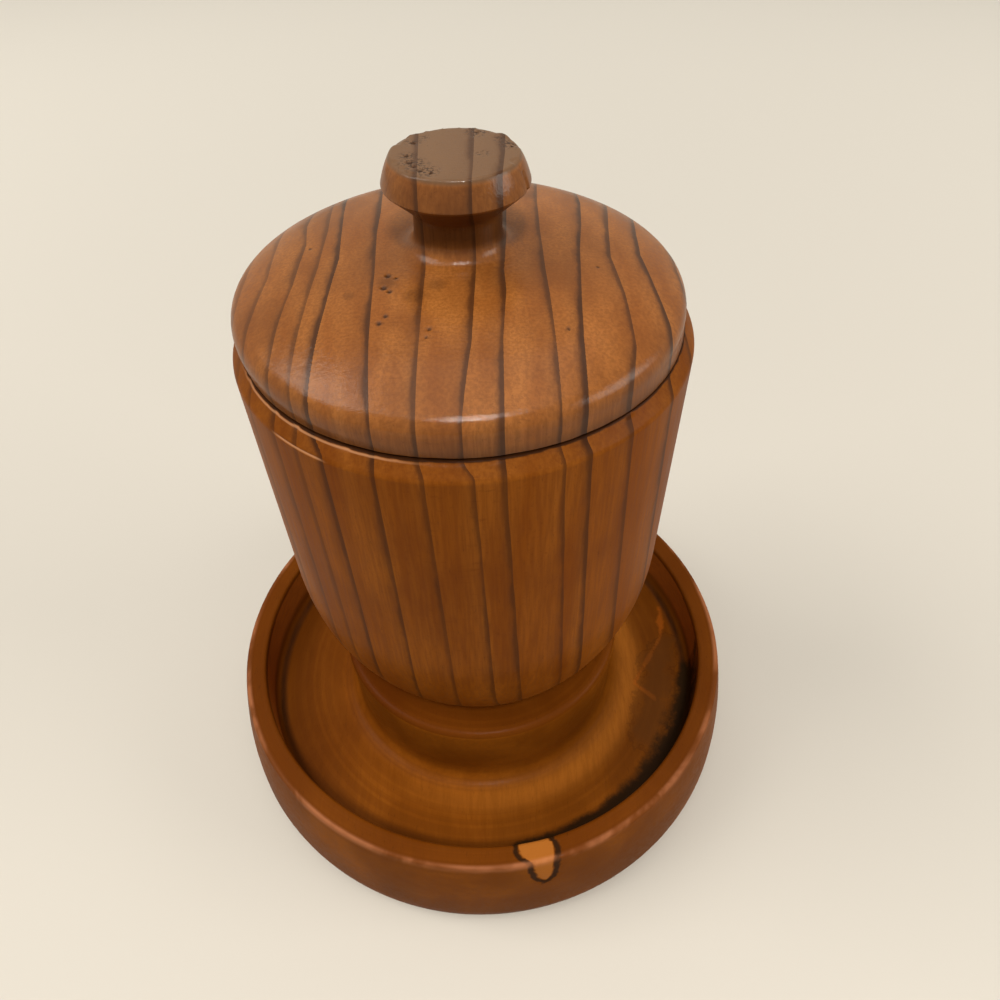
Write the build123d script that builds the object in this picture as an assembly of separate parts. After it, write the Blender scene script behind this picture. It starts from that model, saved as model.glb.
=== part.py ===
# Turned wooden jar on a dish-shaped base, with a lift-off lid.
# Millimetres. The origin is the centre of the underside, +Z is the turning axis,
# and every piece is a body of revolution about it.

import os
from math import sqrt

from build123d import *

# Dish base: outside
dish_radius = 78.4
dish_height = 31.0
belly_height = 6.5
foot_inset = 1.8
rim_inset = 3.2
rim_width = 6.0
side_bow = 0.7
foot_bow = 0.4
rim_round = 0.9
underside_hollow_radius = 58.0
underside_hollow_depth = 1.5

# Dish base: moat and pedestal
floor_thickness = 14.0
moat_corner_radius = 3.5
pedestal_radius = 42.7
pedestal_rise = 27.0
pedestal_undercut = 1.2
pedestal_cove = 6.0
pedestal_edge_round = 2.5

# Jar
jar_radius = 49.9
jar_height = 111.1
jar_taper = 0.7
bowl_height = 47.0
jar_foot_radius = 31.3
jar_wall = 7.4
jar_floor_thickness = 11.6
jar_floor_corner = 5.0
rim_bevel_width = 2.6
rim_bevel_height = 2.9
rim_bevel_round = 2.0

# Tenon under the jar, and its socket in the pedestal
tenon_radius = 18.0
tenon_length = 6.0
socket_side_clearance = 0.1
socket_end_clearance = 0.4

# Lid
lid_overlap_inset = 0.1
lid_lean = 0.4
lid_edge_height = 7.0
lid_shoulder_round = 5.0
dome_turn_radius = 36.5
dome_turn_rise = 5.6
dome_rise = 8.9
dome_side_bow = 0.5
dome_top_bow = 0.85
spigot_depth = 6.0
spigot_wall = 5.0
spigot_side_clearance = 0.5
spigot_corner = 1.0
lid_roof_thickness = 7.5
lid_roof_spring = 3.5

# Knob
neck_radius = 8.8
neck_height = 8.0
neck_cove = 4.4
knob_radius = 14.4
knob_low_height = 5.2
knob_low_cove = 2.5
knob_top_radius = 12.2
knob_top_height = 5.4
knob_side_bow = 0.2
knob_belt_round = 0.4
knob_top_round = 0.8

# Wood screw that pulls the jar down on the pedestal
screw_radius = 2.2
screw_recess = 0.5
screw_point_length = 5.0
screw_bite = 12.0
screw_head_radius = 4.7
screw_head_cone = 2.9
screw_head_rim = 0.4
screw_slot_width = 1.3
screw_slot_depth = 1.2
screw_hole_clearance = 0.4
screw_pilot_clearance = 0.05
screw_tip_clearance = 1.0

# Heights of the faces that meet, all from the surface the dish stands on
moat_floor_z = floor_thickness
seat_z = moat_floor_z + pedestal_rise
mouth_z = seat_z + jar_height
tenon_end_z = seat_z - tenon_length
jar_floor_z = seat_z + jar_floor_thickness
bowl_top_z = seat_z + bowl_height
screw_tip_z = tenon_end_z + screw_bite
screw_head_z = underside_hollow_depth + screw_recess

# Radii that pieces share
rim_outer_radius = dish_radius - rim_inset
rim_inner_radius = rim_outer_radius - rim_width
jar_side_radius = jar_radius - jar_taper
mouth_outer_radius = jar_radius - rim_bevel_width
mouth_radius = jar_radius - jar_wall
lid_radius = mouth_outer_radius - lid_overlap_inset
spigot_radius = mouth_radius - spigot_side_clearance


def turned(*edges):
    """A solid of revolution from the edges of half its section, drawn in X and Z."""
    section = make_face(Plane.XZ * Wire(list(edges)))
    return revolve(section, Axis.Z)


def bowed(start, end, bow):
    """A slight arc that bows outwards, to the right of the way from start to end."""
    return SagittaArc(start, end, -bow)


def polygon_turned(*points):
    """A solid of revolution whose half section has only straight sides."""
    section = make_face(Plane.XZ * Polyline(*points, close=True))
    return revolve(section, Axis.Z)


def drilled_bore(radius, z_low, z_high):
    """A cylinder on the axis between two heights."""
    return Pos(0, 0, z_low) * Cylinder(
        radius, z_high - z_low, align=(Align.CENTER, Align.CENTER, Align.MIN)
    )


def circle_at(solid, radius, height):
    """The circular edge of a turned solid nearest to a radius and a height."""
    def miss(edge):
        return abs(edge.radius - radius) + abs(edge.center().Z - height)

    circles = solid.edges().filter_by(GeomType.CIRCLE)
    level = [edge for edge in circles if abs(edge.bounding_box().size.Z) < 0.001]
    return min(level, key=miss)


def base_dish():
    """Dish with a raised rim, a moat and a pedestal that carries the jar."""
    foot = (dish_radius - foot_inset, 0)
    belly = (dish_radius, belly_height)
    rim_out = (rim_outer_radius, dish_height)
    rim_in = (rim_inner_radius, dish_height)
    moat_out = (rim_inner_radius, moat_floor_z)
    moat_in = (pedestal_radius - pedestal_undercut, moat_floor_z)
    ledge = (pedestal_radius, seat_z)
    dish = turned(
        Line((0, 0), foot),
        bowed(foot, belly, foot_bow),
        bowed(belly, rim_out, side_bow),
        Line(rim_out, rim_in),
        Line(rim_in, moat_out),
        Line(moat_out, moat_in),
        Line(moat_in, ledge),
        Line(ledge, (0, seat_z)),
        Line((0, seat_z), (0, 0)),
    )
    dish = fillet(circle_at(dish, *moat_out), moat_corner_radius)
    dish = fillet(circle_at(dish, *moat_in), pedestal_cove)
    dish = fillet(circle_at(dish, *ledge), pedestal_edge_round)
    rims = [circle_at(dish, *rim_out), circle_at(dish, *rim_in)]
    dish = fillet(rims, rim_round)
    dish -= drilled_bore(underside_hollow_radius, 0, underside_hollow_depth)
    dish -= drilled_bore(
        tenon_radius + socket_side_clearance, tenon_end_z - socket_end_clearance, seat_z
    )
    dish -= drilled_bore(screw_head_radius, 0, screw_head_z)
    dish -= drilled_bore(screw_radius + screw_hole_clearance, screw_head_z, seat_z)
    return dish - countersink()


def countersink():
    """Cone under the screw's head, cut in the dish to the head's own shape."""
    cone_top_z = screw_head_z + screw_head_rim + screw_head_cone
    return polygon_turned(
        (0, screw_head_z),
        (screw_head_radius, screw_head_z),
        (screw_head_radius, screw_head_z + screw_head_rim),
        (screw_radius, cone_top_z),
        (0, cone_top_z),
    )


def jar_outside():
    """The jar before it is hollowed, with its bowl-shaped lower end and its tenon."""
    widest = (jar_radius, mouth_z - rim_bevel_height)
    bowl_top = (jar_side_radius, bowl_top_z)
    foot = (jar_foot_radius, seat_z)
    return turned(
        Line((0, tenon_end_z), (tenon_radius, tenon_end_z)),
        Line((tenon_radius, tenon_end_z), (tenon_radius, seat_z)),
        Line((tenon_radius, seat_z), foot),
        ThreePointArc(foot, bowl_arc_point(0, 0.5), bowl_top),
        Line(bowl_top, widest),
        Line(widest, (mouth_outer_radius, mouth_z)),
        Line((mouth_outer_radius, mouth_z), (0, mouth_z)),
        Line((0, mouth_z), (0, tenon_end_z)),
    )


def bowl_arc_point(wall, share, z_end=seat_z):
    """A point inside the bowl's outer arc by a wall, part of the way up to its top."""
    reach = jar_side_radius - jar_foot_radius
    outer = (reach**2 + bowl_height**2) / (2 * reach)
    z = z_end + (bowl_top_z - z_end) * share
    across = sqrt((outer - wall) ** 2 - (bowl_top_z - z) ** 2)
    return (jar_side_radius - outer + across, z)


def jar_hollow():
    """The space inside the jar: straight sides, and a bowl with a flat floor."""
    floor_edge = bowl_arc_point(jar_wall, 0, jar_floor_z)
    middle = bowl_arc_point(jar_wall, 0.5, jar_floor_z)
    bowl_top = bowl_arc_point(jar_wall, 1, jar_floor_z)
    hollow = turned(
        Line((0, jar_floor_z), floor_edge),
        ThreePointArc(floor_edge, middle, bowl_top),
        Line(bowl_top, (mouth_radius, mouth_z)),
        Line((mouth_radius, mouth_z), (0, mouth_z)),
        Line((0, mouth_z), (0, jar_floor_z)),
    )
    return fillet(circle_at(hollow, *floor_edge), jar_floor_corner)


def jar_body():
    """Hollow jar: the lid rests on its mouth and its tenon enters the pedestal."""
    pilot = drilled_bore(
        screw_radius + screw_pilot_clearance, tenon_end_z, screw_tip_z + screw_tip_clearance
    )
    outside = jar_outside()
    widest = circle_at(outside, jar_radius, mouth_z - rim_bevel_height)
    return fillet(widest, rim_bevel_round) - jar_hollow() - pilot


def lid():
    """Domed lid and knob turned as one piece, with a spigot that enters the mouth."""
    edge_low = (lid_radius, mouth_z)
    edge_high = (lid_radius + lid_lean, mouth_z + lid_edge_height)
    dome_turn = (dome_turn_radius, edge_high[1] + dome_turn_rise)
    neck_low_z = edge_high[1] + dome_rise
    neck_high_z = neck_low_z + neck_height
    belt_z = neck_high_z + knob_low_height
    top_z = belt_z + knob_top_height
    spigot_end_z = mouth_z - spigot_depth
    outside = turned(
        Line((0, spigot_end_z), (spigot_radius, spigot_end_z)),
        Line((spigot_radius, spigot_end_z), (spigot_radius, mouth_z)),
        Line((spigot_radius, mouth_z), edge_low),
        Line(edge_low, edge_high),
        bowed(edge_high, dome_turn, dome_side_bow),
        bowed(dome_turn, (neck_radius, neck_low_z), dome_top_bow),
        Line((neck_radius, neck_low_z), (neck_radius, neck_high_z)),
        Line((neck_radius, neck_high_z), (knob_radius, belt_z)),
        bowed((knob_radius, belt_z), (knob_top_radius, top_z), knob_side_bow),
        Line((knob_top_radius, top_z), (0, top_z)),
        Line((0, top_z), (0, spigot_end_z)),
    )
    outside = fillet(circle_at(outside, *edge_high), lid_shoulder_round)
    outside = fillet(circle_at(outside, neck_radius, neck_low_z), neck_cove)
    outside = fillet(circle_at(outside, neck_radius, neck_high_z), knob_low_cove)
    outside = fillet(circle_at(outside, knob_radius, belt_z), knob_belt_round)
    outside = fillet(circle_at(outside, knob_top_radius, top_z), knob_top_round)
    outside = chamfer(circle_at(outside, spigot_radius, spigot_end_z), spigot_corner)
    return outside - lid_hollow(spigot_end_z, neck_low_z)


def lid_hollow(spigot_end_z, dome_top_z):
    """Shallow dome turned into the lid's underside, inside the spigot."""
    radius = spigot_radius - spigot_wall
    spring = (radius, mouth_z + lid_roof_spring)
    crown = (0, dome_top_z - lid_roof_thickness)
    return turned(
        Line((0, spigot_end_z), (radius, spigot_end_z)),
        Line((radius, spigot_end_z), spring),
        TangentArc(crown, spring, tangent=(1, 0)),
        Line(crown, (0, spigot_end_z)),
    )


def fixing_screw():
    """Countersunk wood screw, driven up from below into the jar's tenon."""
    shank_low_z = screw_head_z + screw_head_rim + screw_head_cone
    screw = polygon_turned(
        (0, screw_head_z),
        (screw_head_radius, screw_head_z),
        (screw_head_radius, screw_head_z + screw_head_rim),
        (screw_radius, shank_low_z),
        (screw_radius, screw_tip_z - screw_point_length),
        (0, screw_tip_z),
    )
    slot = Pos(0, 0, screw_head_z) * Box(
        2 * screw_head_radius,
        screw_slot_width,
        screw_slot_depth,
        align=(Align.CENTER, Align.CENTER, Align.MIN),
    )
    return screw - slot


pieces = {
    "base_dish": base_dish(),
    "jar_body": jar_body(),
    "lid": lid(),
    "fixing_screw": fixing_screw(),
}

os.makedirs("parts", exist_ok=True)
for name, piece in pieces.items():
    piece.label = name
    export_step(piece, f"parts/{name}.step")
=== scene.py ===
# Looks of the turned wooden jar on its dish base: varnished wood, light, floor and camera.
# The scene is in metres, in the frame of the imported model. Lengths on the object are written
# in millimetres, and MM turns them into metres.

from math import ceil, cos, hypot, pi, radians, sin

import bpy
import numpy as np
from mathutils import Matrix, Vector


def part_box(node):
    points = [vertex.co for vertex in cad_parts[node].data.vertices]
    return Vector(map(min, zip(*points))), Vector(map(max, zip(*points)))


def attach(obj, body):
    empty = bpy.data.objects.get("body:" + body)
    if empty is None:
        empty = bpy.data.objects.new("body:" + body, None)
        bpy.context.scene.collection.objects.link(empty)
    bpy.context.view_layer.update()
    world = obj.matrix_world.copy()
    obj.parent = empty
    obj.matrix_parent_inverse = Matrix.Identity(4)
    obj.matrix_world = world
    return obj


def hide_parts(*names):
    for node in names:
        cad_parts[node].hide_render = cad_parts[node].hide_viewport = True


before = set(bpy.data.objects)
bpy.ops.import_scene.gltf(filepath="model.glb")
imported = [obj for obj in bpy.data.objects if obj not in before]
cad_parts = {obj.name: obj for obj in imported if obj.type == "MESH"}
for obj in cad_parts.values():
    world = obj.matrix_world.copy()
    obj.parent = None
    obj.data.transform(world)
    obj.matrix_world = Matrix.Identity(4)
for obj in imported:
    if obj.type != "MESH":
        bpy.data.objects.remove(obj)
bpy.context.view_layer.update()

MM = 0.001

# Heights and radii read from the frame, in millimetres
dish_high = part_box("base_dish")[1] / MM
jar_low, jar_high = (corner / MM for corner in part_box("jar_body"))
lid_low, lid_high = (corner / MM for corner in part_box("lid"))
dish_radius = dish_high.x
seat_z = dish_high.z
jar_radius = jar_high.x
tenon_end_z = jar_low.z
mouth_z = jar_high.z
spigot_end_z = lid_low.z
top_z = lid_high.z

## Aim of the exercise
Transcribe the lines above from the one with "slot = Pos(0, 0, screw_head_z)" through the one with "points = [vertex.co". Include both ends and leave out every other line.

## Solved exercise
    slot = Pos(0, 0, screw_head_z) * Box(
        2 * screw_head_radius,
        screw_slot_width,
        screw_slot_depth,
        align=(Align.CENTER, Align.CENTER, Align.MIN),
    )
    return screw - slot


pieces = {
    "base_dish": base_dish(),
    "jar_body": jar_body(),
    "lid": lid(),
    "fixing_screw": fixing_screw(),
}

os.makedirs("parts", exist_ok=True)
for name, piece in pieces.items():
    piece.label = name
    export_step(piece, f"parts/{name}.step")
=== scene.py ===
# Looks of the turned wooden jar on its dish base: varnished wood, light, floor and camera.
# The scene is in metres, in the frame of the imported model. Lengths on the object are written
# in millimetres, and MM turns them into metres.

from math import ceil, cos, hypot, pi, radians, sin

import bpy
import numpy as np
from mathutils import Matrix, Vector


def part_box(node):
    points = [vertex.co for vertex in cad_parts[node].data.vertices]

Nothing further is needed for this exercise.